En marzo de 1854, Antonio López de Santa Anna, urgido de recursos para mantener su boato, decidió poner en práctica el impuesto por puertas y ventanas, a pesar de la opinión de algunos de sus funcionarios, por las deficiencias en la normativa y porque se acumulaba un sinfín de excepciones. En ese tenor, no quedaban comprendidos los inmuebles donde se ubicaran iglesias, escuelas, vecindades, fábricas y trojes. Además, con motivo de las guerrillas presentes en diversos territorios, en algunas zonas se volvía imposible aplicar las disposiciones.

El desorden generado provocó que, a pesar de las intenciones del dictador, la contribución se introdujera a destiempo en algunos lugares. Al reconocer la falta de planeación en la implementación del tributo, se acordó que los contados ciudadanos que cumplieron con prontitud se hicieran acreedores al reintegro de un porcentaje de la cantidad cubierta, esto con la finalidad de premiarlos y que el cobro ya fuera unificado en todo el país una vez entrado el mes de agosto. De esta manera, se notificó a los individuos que hubieran pagado durante el periodo comprendido de marzo a junio que, desde el 5 de agosto, se les realizaría el reintegro de la diferencia.

A pesar de que se tenía la esperanza de que no fuera necesario emplear mayor capital del erario en el fortalecimiento del aparato burocrático, desde su nacimiento se pagaron horas extras y se tuvo que invertir en la expedición de boletas para llevar el control del gravamen. Por si esto no fuera suficiente, el pago casi se volvió voluntario, eran tan pocos los trabajadores de la hacienda pública que se esperaba que los ciudadanos acudieran solícitamente a saldar un impuesto que no generaba multas y amonestaciones por su incumplimiento. El resultado: fue más el dinero invertido que el recibido.

Ante el aparente fracaso del impuesto por puertas y ventanas, “su Alteza Serenísima” también decretó, en septiembre, una tarifa por la tenencia de perros como una copia del esquema financiero europeo. Este peculiar gravamen se limitó a la Ciudad de México, y consistía en el cobro de un peso mensual por cada can sin distinción de raza, tamaño, o que fuesen “bien para el resguardo de sus casas o intereses, bien para la custodia de los ganados u objetos que se (introdujeran) a la municipalidad, bien para la caza o diversión, por gusto o cualquier fin”. El entero debía realizarse directo en las oficinas debido a que fueron pocos los que acudieron a empadronar a sus animales domésticos y, como es posible anticipar, la falta de pago tampoco generó sanciones.

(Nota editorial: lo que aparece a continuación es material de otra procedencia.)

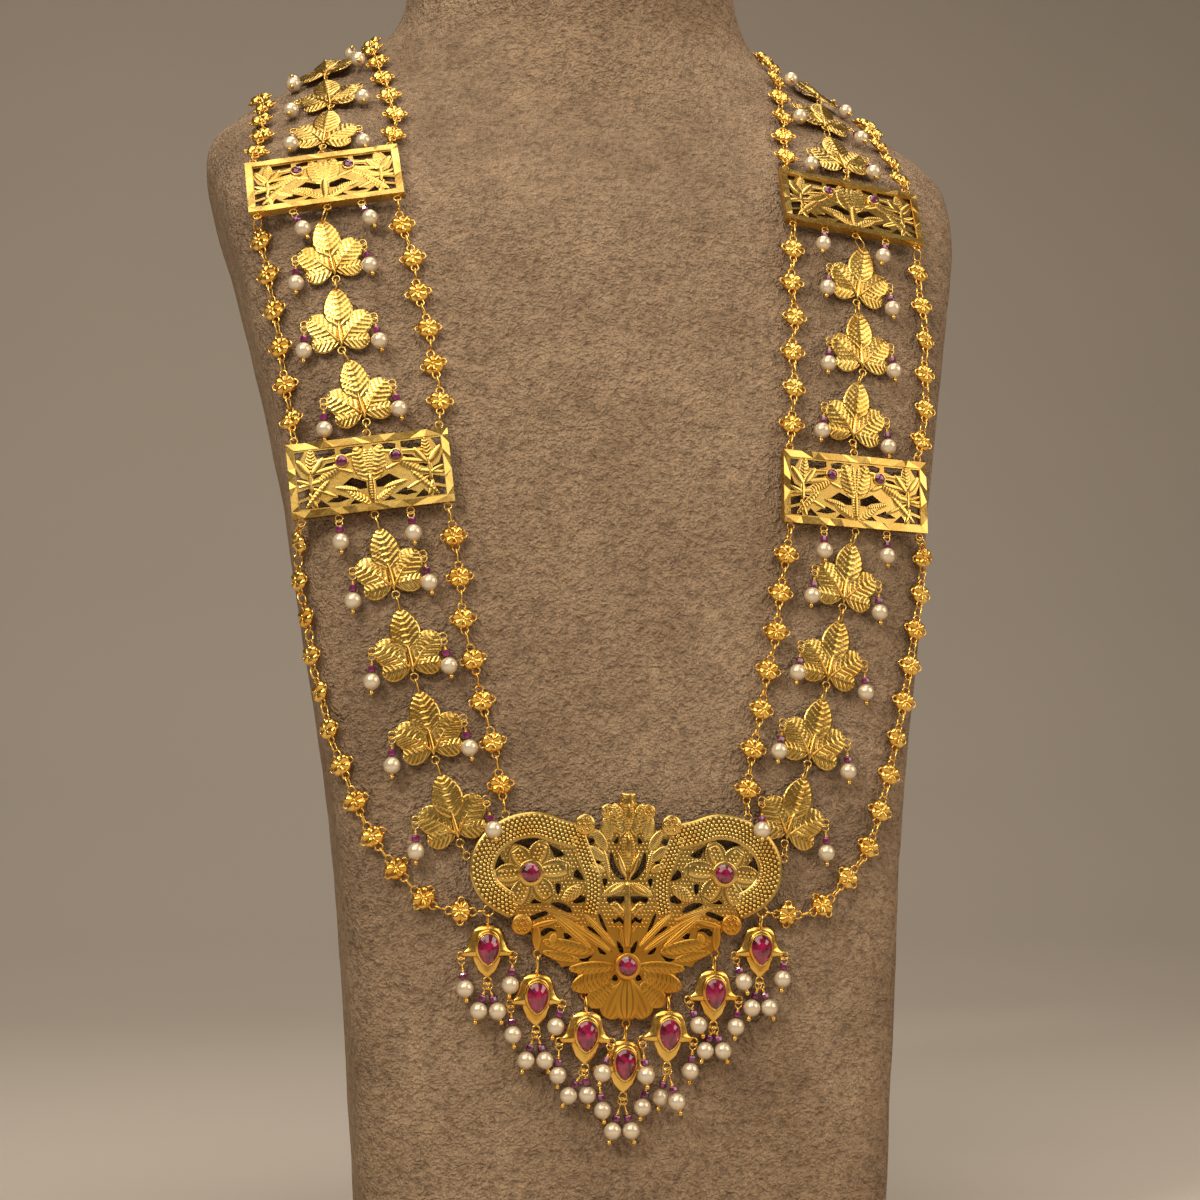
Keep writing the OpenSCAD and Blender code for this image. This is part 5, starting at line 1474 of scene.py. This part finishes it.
def wobble(place, key, amount):
    """A placing turned a little about its strand, the same way each run."""
    turn = (pick(*key) - 0.5) * 2 * amount
    return place @ Matrix.Rotation(radians(turn), 4, "Y")


def add_chain(name):
    """One run of flowers and the links between them."""
    strand = STRANDS[name]
    frames = unit_frames(name, RING_REACH, RING_REACH)
    last = len(frames) - 1
    to_pendant = name.startswith("outer_low")
    bm = new_bmesh()
    for k, f in enumerate(frames):
        upper = Vector(strand.top) if k == 0 else at(frames[k - 1], (0, -RING_REACH, 0))
        out = axis_of(f, 2)
        key = (k * 2.3 + 0.1, f[0][3] * 0.37, f[2][3] * 0.21)
        stamp(bm, flower_mesh(), wobble(f, key, FLOWER_TURN))
        link_at(bm, at(f, (0, RING_REACH, 0)), upper, out, half=WIDE_HALF if k == 0 else LINK_HALF)
        if k == last:
            link_at(bm, at(f, (0, -RING_REACH, 0)), Vector(strand.foot), out,
                    head_hole=BIG_HOLE_R if to_pendant else HOLE_R, half=WIDE_HALF)
    finish_piece(name + "_flowers", bm, gold_material("gold_polished"), [name])


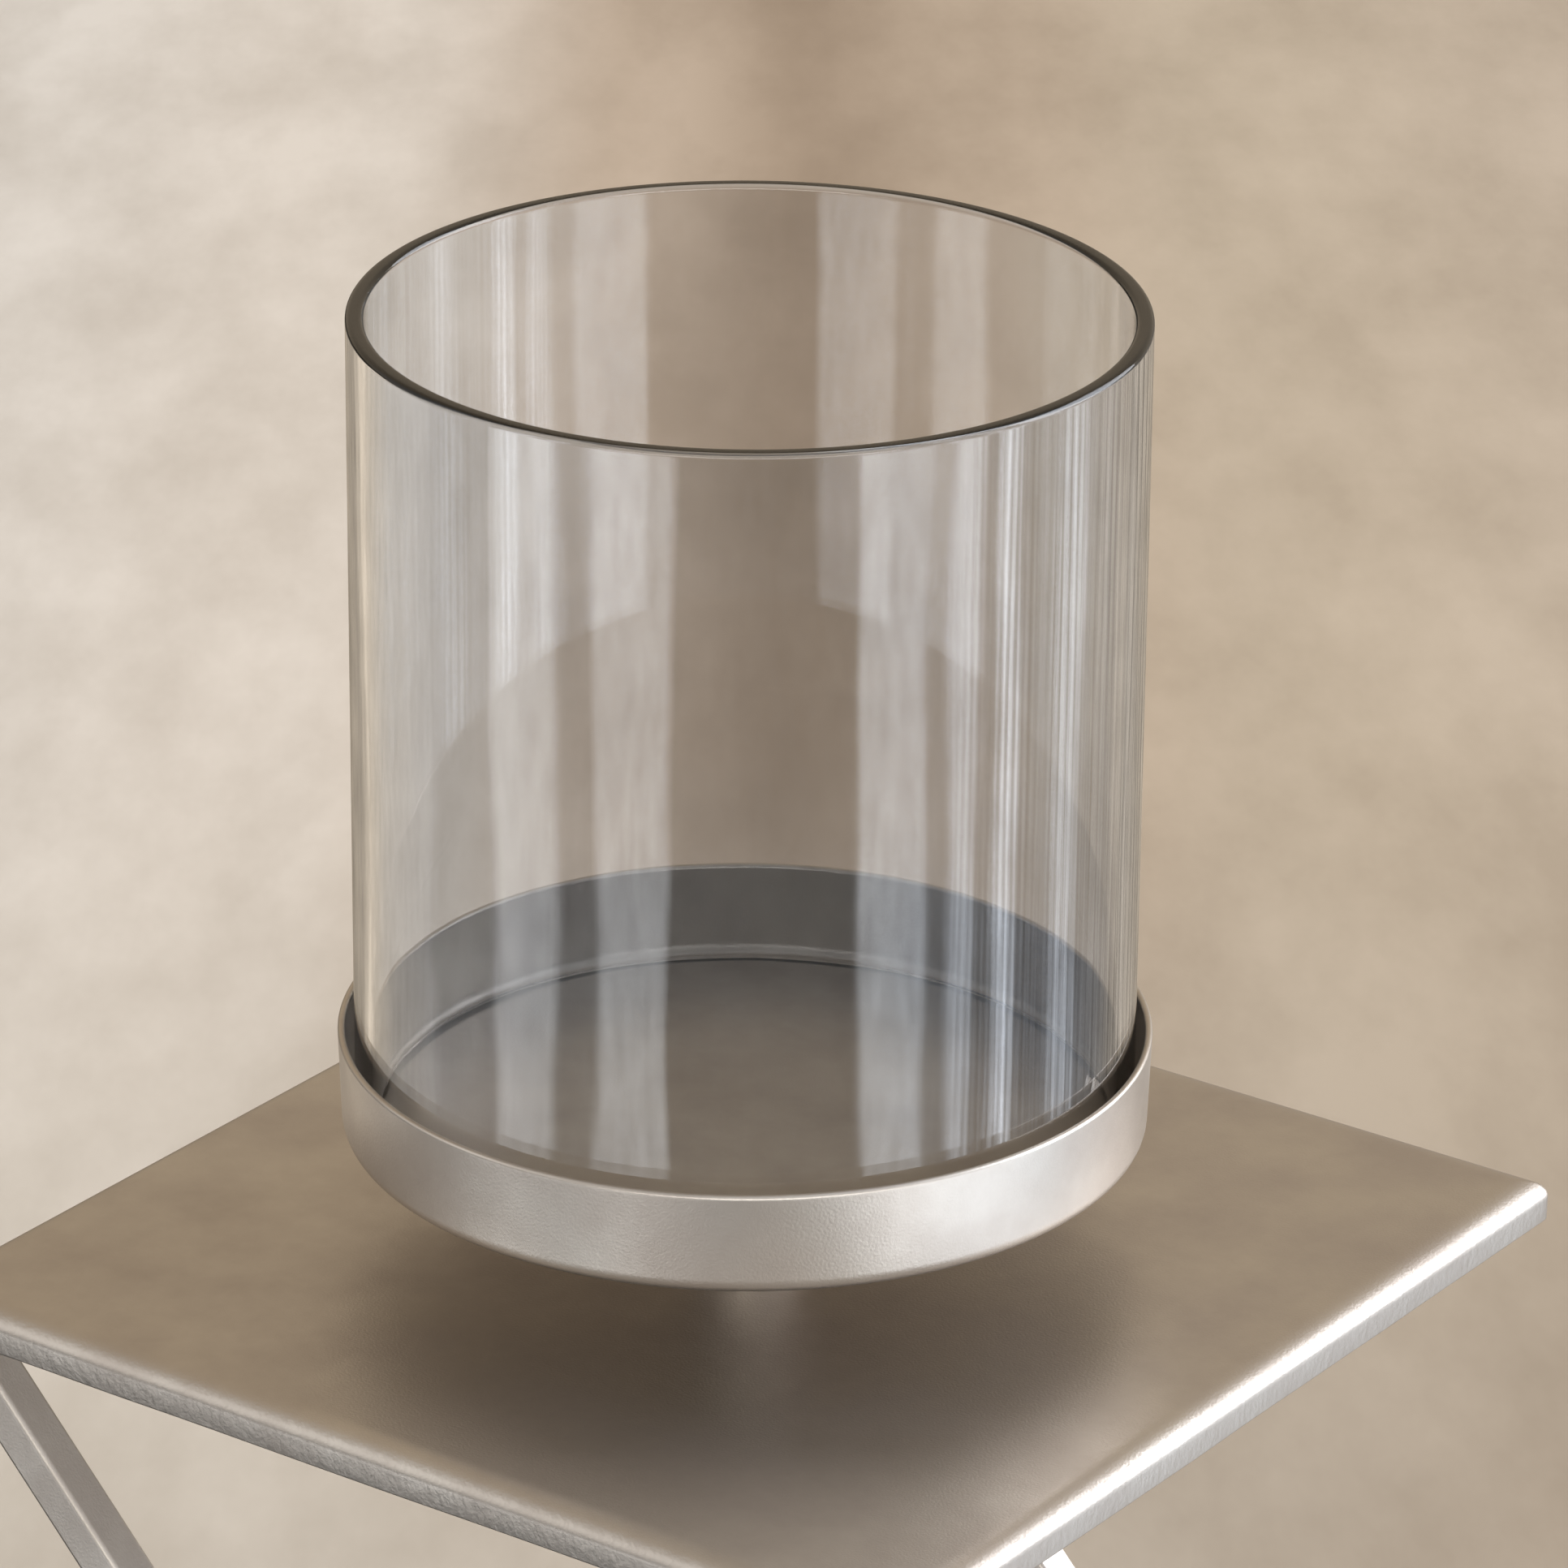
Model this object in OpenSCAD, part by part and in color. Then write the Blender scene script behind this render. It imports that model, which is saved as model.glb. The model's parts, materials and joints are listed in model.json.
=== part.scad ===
// Candle lantern: a glass cylinder in a shallow metal dish, raised on a short stem
// above a square top, carried by a frame of square tube with two slanting legs.
// Millimetres. Origin on the floor below the middle of the top, +Z up.
// +X is the front, where the legs meet the floor frame; -Y is the left side.

/* [Glass] */
// Outer diameter of the glass cylinder
glass_d = 200; // [160:1:240]
// Length of the glass cylinder
glass_h = 218; // [120:1:300]
// Wall of the glass cylinder
glass_wall = 4.6; // [3:0.1:7]
// Radius that fire polishing leaves on the glass edges
glass_edge_r = 1.4; // [0.5:0.1:1.5]
// Gap left between the glass and the dish floor
glass_seat_gap = 0.3; // [0.1:0.1:1]

/* [Dish] */
// Play between the glass and the dish wall, measured at the rim
dish_play = 2.3; // [1.5:0.1:5]
// Height of the dish over all
dish_h = 27.7; // [18:0.1:50]
// Sheet that the dish is pressed from
dish_sheet = 1.9; // [1.2:0.1:3]
// Lean of the dish wall, outwards to the rim
dish_draft = 2; // [0:0.5:3]
// Inner radius of the corner between the dish wall and floor
dish_corner_r = 2.4; // [2:0.1:2.6]

/* [Stem] */
// Diameter of the stem between the top and the dish
stem_d = 26; // [20:1:60]
// Length of the stem
stem_h = 32.4; // [20:0.1:60]
// Depth of the threaded hole in the stem
stem_hole_depth = 16; // [12:0.5:18]
// Thread size of the screw that holds the stem
screw_d = 6; // [5:0.5:8]
// Length of screw thread that enters the stem
screw_reach = 11; // [8:0.5:11]

/* [Top] */
// Side of the square top
top_side = 305; // [270:1:400]
// Sheet that the top is folded from
top_sheet = 1.2; // [1:0.1:2]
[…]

Ante la escasez de captación pecuniaria, algunos sugirieron como alternativa la colocación de collares que sirvieran para la identificación del estado fiscal de cada uno de los perros registrados, así, en caso de localizar algún perro sin este distintivo, éste sería capturado y puesto a disposición de las autoridades; si el dueño no lo reclamaba, se procedería a sacrificar al animal. De acuerdo con el historiador Héctor Strobel del Moral, tal moción resultó improcedente y, si había apatía por parte del mandatario para cobrar, era mayor la del pueblo: el registro indica que, al mes de noviembre, apenas se habían recaudado 100 pesos derivados de esta imposición.

A principios de agosto de 1855, cuando el padrón de cobro por puertas y ventanas empezaba a regularizarse y el de tenencia de perros al fin se había puesto en marcha, la caída final de Santa Anna marcó la extinción de estos impuestos, ya que los contribuyentes no sabían si los vencedores ratificarían sus obligaciones o seguirían experimentando la manera de sanear las finanzas públicas de la destrozada nación.